## begin DATASET CONTENT

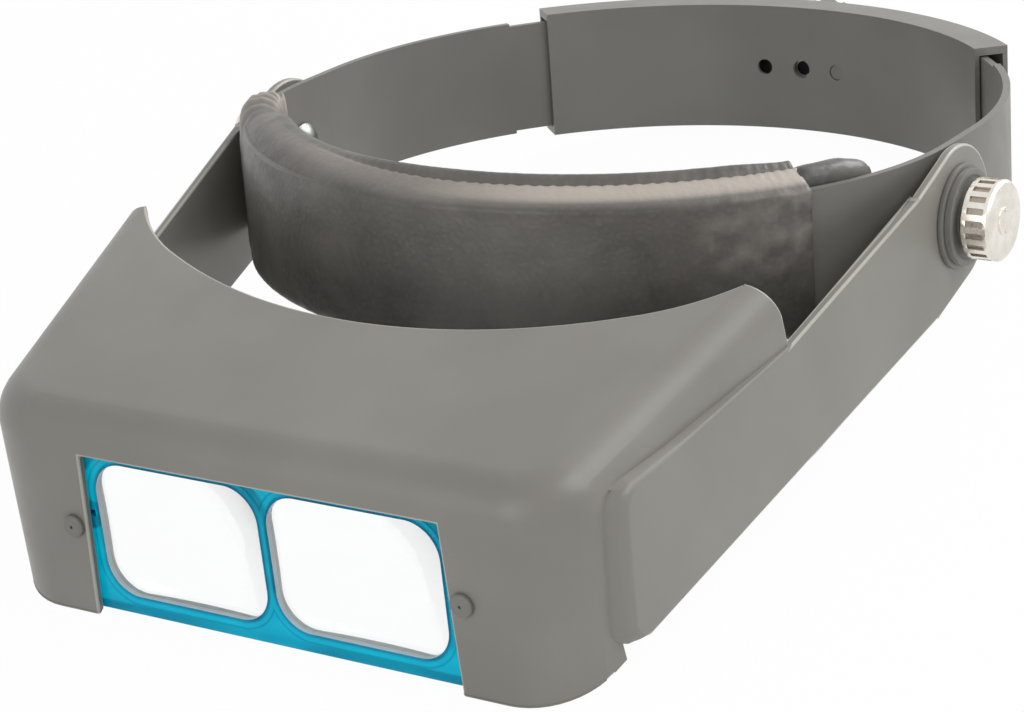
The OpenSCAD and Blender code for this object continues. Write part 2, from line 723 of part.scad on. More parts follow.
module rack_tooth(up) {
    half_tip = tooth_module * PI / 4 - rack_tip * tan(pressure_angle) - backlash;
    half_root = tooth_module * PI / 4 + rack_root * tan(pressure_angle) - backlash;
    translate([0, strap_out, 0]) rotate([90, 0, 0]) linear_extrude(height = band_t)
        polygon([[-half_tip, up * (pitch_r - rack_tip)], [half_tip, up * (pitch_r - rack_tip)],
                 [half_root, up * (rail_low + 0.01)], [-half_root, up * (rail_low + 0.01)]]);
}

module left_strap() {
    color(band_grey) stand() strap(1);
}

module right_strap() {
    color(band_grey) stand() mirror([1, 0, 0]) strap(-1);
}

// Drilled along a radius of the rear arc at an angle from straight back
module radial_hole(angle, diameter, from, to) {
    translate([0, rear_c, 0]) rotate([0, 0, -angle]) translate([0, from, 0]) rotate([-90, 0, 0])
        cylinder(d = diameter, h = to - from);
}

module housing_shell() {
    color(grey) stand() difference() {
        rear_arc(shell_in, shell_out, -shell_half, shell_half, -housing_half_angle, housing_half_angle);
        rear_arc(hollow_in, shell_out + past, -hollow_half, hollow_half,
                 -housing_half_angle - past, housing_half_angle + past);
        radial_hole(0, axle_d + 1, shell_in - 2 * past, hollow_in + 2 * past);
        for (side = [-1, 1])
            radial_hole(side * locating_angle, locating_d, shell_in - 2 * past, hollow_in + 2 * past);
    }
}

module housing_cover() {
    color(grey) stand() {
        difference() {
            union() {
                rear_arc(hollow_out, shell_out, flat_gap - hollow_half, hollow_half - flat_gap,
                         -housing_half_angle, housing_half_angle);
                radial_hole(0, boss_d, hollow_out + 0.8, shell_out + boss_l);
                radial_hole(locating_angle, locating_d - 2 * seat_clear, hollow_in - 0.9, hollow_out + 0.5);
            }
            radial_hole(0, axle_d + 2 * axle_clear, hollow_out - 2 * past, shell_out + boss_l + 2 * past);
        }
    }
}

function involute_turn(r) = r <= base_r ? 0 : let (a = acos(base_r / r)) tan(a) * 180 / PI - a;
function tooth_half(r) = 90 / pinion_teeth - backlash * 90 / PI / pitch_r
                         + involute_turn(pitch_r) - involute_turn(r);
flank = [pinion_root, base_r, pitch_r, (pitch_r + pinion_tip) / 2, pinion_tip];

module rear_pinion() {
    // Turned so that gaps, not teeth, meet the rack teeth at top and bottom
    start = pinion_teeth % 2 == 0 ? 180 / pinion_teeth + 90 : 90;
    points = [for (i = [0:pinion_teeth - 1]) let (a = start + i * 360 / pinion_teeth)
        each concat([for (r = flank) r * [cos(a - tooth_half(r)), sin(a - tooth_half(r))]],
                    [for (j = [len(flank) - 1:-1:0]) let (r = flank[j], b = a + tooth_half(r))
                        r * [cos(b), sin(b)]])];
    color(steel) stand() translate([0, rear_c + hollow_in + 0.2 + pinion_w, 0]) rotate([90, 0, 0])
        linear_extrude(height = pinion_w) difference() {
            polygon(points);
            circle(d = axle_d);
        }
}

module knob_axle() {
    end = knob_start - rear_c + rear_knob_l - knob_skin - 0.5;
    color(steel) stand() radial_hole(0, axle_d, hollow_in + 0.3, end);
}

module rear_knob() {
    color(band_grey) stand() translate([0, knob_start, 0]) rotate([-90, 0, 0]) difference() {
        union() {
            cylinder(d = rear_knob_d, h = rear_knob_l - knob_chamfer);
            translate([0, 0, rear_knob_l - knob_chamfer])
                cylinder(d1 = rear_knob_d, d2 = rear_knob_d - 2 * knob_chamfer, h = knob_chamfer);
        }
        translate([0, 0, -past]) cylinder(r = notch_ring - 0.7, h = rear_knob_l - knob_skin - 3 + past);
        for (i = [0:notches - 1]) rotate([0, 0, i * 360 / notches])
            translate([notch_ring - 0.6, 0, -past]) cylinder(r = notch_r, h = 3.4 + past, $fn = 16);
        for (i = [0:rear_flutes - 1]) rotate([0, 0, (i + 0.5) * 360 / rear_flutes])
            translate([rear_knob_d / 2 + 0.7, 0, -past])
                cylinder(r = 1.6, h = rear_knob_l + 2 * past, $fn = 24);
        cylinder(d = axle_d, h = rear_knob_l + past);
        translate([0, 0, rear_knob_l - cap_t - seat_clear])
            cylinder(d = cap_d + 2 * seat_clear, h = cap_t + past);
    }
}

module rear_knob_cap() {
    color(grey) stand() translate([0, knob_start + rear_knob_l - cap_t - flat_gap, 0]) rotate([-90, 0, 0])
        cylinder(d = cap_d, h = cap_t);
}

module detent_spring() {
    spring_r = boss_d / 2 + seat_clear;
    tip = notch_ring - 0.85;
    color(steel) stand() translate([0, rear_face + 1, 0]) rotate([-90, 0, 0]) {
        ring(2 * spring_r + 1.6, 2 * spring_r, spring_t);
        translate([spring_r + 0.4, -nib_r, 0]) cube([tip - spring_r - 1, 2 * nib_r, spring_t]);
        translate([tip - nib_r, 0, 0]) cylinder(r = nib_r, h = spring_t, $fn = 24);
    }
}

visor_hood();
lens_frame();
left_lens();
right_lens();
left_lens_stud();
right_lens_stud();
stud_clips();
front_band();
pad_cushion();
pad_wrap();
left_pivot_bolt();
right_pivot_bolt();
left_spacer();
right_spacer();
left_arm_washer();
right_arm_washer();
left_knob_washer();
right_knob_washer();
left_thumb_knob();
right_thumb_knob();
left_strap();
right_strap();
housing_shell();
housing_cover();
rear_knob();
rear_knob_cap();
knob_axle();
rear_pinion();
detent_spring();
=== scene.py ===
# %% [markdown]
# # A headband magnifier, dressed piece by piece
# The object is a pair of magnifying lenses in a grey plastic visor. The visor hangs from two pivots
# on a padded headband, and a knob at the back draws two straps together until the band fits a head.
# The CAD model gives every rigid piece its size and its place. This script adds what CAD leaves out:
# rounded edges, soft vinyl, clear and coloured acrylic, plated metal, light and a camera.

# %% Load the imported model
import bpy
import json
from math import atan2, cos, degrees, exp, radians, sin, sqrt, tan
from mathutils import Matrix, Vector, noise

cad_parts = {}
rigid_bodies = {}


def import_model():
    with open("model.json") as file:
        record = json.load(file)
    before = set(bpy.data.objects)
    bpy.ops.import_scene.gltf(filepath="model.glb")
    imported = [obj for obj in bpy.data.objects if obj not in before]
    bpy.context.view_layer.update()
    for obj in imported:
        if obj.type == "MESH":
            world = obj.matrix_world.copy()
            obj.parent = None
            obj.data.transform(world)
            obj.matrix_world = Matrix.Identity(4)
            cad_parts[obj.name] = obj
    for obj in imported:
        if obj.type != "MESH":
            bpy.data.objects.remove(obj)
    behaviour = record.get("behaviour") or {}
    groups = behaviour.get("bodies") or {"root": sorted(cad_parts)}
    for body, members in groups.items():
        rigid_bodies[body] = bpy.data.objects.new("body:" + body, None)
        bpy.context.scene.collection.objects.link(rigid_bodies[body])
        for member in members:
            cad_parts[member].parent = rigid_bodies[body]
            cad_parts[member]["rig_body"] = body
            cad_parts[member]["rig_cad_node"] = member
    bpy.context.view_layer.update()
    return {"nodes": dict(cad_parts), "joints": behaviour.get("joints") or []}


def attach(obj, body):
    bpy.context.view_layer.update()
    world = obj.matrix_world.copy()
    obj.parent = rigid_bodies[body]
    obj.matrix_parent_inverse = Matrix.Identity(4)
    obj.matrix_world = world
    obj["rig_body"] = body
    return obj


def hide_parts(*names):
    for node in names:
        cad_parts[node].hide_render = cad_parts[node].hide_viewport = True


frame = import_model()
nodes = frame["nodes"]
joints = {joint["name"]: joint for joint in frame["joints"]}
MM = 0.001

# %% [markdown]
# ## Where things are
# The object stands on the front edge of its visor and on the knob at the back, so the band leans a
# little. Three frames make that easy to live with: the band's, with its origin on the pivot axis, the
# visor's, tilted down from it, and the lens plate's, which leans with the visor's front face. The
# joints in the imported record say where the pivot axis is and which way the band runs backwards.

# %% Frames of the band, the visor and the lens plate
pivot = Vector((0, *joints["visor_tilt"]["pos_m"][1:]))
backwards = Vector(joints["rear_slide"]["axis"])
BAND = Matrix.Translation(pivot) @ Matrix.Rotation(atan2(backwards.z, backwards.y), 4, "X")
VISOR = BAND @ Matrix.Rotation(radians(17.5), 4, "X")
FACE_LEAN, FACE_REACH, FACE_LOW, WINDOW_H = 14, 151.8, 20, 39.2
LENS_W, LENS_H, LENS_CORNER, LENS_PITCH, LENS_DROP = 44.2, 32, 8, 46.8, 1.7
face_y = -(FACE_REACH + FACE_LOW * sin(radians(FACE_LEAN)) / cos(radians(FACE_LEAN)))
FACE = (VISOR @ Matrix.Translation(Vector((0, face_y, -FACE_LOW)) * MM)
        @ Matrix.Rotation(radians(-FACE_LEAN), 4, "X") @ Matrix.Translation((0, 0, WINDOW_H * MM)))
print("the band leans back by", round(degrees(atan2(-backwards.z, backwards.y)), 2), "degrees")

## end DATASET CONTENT

**THE PROBLEM**
Repeat word for word the lines from the line containing "right_spacer();" to the line containing "record = json.load(file)", both lines included; nothing else should appear.

**RESPONSE TO THIS EXERCISE**
right_spacer();
left_arm_washer();
right_arm_washer();
left_knob_washer();
right_knob_washer();
left_thumb_knob();
right_thumb_knob();
left_strap();
right_strap();
housing_shell();
housing_cover();
rear_knob();
rear_knob_cap();
knob_axle();
rear_pinion();
detent_spring();
=== scene.py ===
# %% [markdown]
# # A headband magnifier, dressed piece by piece
# The object is a pair of magnifying lenses in a grey plastic visor. The visor hangs from two pivots
# on a padded headband, and a knob at the back draws two straps together until the band fits a head.
# The CAD model gives every rigid piece its size and its place. This script adds what CAD leaves out:
# rounded edges, soft vinyl, clear and coloured acrylic, plated metal, light and a camera.

# %% Load the imported model
import bpy
import json
from math import atan2, cos, degrees, exp, radians, sin, sqrt, tan
from mathutils import Matrix, Vector, noise

cad_parts = {}
rigid_bodies = {}


def import_model():
    with open("model.json") as file:
        record = json.load(file)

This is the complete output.